Cette année, les graines ne manquent pas, certains arbres en ont produit énormément. C’est le cas du hêtre, espèce chère dans le cœur de Juliet, qui a particulièrement été généreux en semence. « Est-ce une réponse au stress climatique ? On dit aussi que les années à bonnes graines reviennent tous les 7 ans… »
Un fouillis organisé
Selon les conditions pédoclimatiques, l’acidité du sol, la situation en haut ou bas de versant, la présence de cailloux… la pépiniériste est capable de conseiller sur le type d’espèces à choisir pour créer une haie ou pour garnir un talus, en lien avec l’usage que l’on aura. « La haie peut être un brise-vent, un brise-vue, avoir une vocation fourragère », énumère-t-elle.

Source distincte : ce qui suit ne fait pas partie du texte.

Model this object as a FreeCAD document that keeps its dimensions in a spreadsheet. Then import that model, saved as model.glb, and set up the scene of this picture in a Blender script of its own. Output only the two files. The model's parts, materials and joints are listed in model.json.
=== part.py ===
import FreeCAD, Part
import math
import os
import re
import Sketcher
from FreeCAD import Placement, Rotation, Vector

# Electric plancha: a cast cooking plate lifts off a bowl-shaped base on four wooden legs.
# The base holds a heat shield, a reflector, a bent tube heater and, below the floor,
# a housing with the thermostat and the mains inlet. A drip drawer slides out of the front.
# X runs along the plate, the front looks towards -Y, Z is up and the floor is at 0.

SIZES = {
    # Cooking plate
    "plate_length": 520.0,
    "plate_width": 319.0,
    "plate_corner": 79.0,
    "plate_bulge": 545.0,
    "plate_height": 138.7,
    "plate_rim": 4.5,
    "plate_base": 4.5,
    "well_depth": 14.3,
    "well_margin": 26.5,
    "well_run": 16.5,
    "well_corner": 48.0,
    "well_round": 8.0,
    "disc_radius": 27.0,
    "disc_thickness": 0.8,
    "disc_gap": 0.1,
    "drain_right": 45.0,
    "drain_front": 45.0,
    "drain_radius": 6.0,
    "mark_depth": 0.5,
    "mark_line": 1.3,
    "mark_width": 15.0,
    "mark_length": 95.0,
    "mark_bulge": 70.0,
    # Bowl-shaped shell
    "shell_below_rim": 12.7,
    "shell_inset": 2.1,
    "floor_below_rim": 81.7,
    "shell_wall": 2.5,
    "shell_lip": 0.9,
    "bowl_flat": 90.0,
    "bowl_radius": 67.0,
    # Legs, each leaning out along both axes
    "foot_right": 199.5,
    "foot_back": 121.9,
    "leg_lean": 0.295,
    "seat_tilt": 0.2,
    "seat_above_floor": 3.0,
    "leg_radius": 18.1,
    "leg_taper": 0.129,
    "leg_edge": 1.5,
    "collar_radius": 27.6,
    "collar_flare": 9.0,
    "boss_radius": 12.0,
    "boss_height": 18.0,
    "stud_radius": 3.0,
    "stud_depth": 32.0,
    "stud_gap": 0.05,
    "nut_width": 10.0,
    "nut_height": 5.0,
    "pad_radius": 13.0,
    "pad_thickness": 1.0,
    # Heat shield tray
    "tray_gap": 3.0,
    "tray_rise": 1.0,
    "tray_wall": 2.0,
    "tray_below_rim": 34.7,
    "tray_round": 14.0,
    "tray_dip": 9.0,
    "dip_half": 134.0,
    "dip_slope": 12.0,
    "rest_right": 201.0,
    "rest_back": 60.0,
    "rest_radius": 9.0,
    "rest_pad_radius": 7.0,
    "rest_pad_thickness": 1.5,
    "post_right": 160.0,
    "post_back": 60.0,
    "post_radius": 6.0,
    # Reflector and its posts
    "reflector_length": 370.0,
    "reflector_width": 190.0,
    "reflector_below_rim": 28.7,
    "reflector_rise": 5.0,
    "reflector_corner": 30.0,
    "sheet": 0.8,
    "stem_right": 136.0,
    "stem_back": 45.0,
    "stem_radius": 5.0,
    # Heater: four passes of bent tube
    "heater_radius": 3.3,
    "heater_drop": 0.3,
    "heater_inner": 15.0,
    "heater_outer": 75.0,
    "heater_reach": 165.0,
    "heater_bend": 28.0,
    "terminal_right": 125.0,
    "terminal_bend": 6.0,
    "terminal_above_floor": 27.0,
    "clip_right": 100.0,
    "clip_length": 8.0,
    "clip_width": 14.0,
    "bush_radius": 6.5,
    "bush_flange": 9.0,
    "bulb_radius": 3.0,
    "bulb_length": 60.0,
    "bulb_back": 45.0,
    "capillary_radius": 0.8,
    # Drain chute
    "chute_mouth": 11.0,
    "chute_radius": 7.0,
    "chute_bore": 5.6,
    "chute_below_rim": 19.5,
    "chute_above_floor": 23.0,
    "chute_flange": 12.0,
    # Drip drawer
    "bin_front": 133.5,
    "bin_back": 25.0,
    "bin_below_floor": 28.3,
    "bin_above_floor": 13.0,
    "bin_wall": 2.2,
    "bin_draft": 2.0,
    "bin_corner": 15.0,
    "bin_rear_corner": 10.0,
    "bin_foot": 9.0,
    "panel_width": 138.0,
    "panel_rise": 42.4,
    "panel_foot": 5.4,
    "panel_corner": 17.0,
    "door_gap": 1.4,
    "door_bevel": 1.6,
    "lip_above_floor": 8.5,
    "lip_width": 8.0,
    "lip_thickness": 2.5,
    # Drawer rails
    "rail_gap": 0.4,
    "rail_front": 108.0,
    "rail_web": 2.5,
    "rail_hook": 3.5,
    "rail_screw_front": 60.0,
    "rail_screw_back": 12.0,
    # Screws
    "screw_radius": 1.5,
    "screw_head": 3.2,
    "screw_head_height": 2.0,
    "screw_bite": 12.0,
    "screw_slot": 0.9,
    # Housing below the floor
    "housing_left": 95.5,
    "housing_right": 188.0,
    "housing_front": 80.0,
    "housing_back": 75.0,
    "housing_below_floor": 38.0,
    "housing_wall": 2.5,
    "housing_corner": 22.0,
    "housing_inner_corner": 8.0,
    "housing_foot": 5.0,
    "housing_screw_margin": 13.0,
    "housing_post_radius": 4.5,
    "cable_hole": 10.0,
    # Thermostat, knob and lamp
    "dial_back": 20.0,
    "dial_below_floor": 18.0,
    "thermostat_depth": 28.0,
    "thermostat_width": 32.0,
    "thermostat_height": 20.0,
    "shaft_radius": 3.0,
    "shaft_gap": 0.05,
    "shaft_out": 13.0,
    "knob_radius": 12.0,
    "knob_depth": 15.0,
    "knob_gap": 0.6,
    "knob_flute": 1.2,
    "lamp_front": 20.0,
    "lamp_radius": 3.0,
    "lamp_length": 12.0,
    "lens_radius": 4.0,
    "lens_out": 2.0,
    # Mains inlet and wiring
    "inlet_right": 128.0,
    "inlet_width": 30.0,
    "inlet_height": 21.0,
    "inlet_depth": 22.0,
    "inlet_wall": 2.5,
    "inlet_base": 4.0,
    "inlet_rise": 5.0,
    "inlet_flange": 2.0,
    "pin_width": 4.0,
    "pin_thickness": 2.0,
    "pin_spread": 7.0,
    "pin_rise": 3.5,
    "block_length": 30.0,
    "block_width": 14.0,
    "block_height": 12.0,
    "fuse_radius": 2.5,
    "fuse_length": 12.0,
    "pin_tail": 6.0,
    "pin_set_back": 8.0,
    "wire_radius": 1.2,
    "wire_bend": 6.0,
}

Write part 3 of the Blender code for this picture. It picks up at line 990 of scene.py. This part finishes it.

Plutôt que de planter en respectant un séquençage bien précis, Juliet Abadie préfère se défaire de cette rigueur. « Ce ne sont pas des motifs réguliers que l’on voit dans la nature, mais plutôt des bouquets ».
Des indigènes rares
La pépiniériste va chercher des espèces « indigènes du Massif armoricain, mais quasiment absentes du Finistère ». C’est le cas de l’alisier torminal, grand arbre devenu rare dont les fruits sont comestibles et dont le bois servait jadis à la fabrication de manches d’outils ou à la réalisation de crosses de fusils. « C’est aussi une espèce très mellifère », ajoute Juliet Abadie, qui remarque que les campagnes bretonnes avaient auparavant « une diversité d’espèces beaucoup plus grande ». Pour contribuer à ce renouveau d’essences un peu perdues et toujours dans cet objectif de diversité, Boudigwez dispose à sa gamme de prunellier, fusain, frêne, châtaignier, noyer, chêne pédonculé ou sessile, aulne, merisier, poirier sauvage, ajonc, aubépine, viorne obier… Au total, une quarantaine d’espèces différentes, pour environ 25 000 plants vendus par an.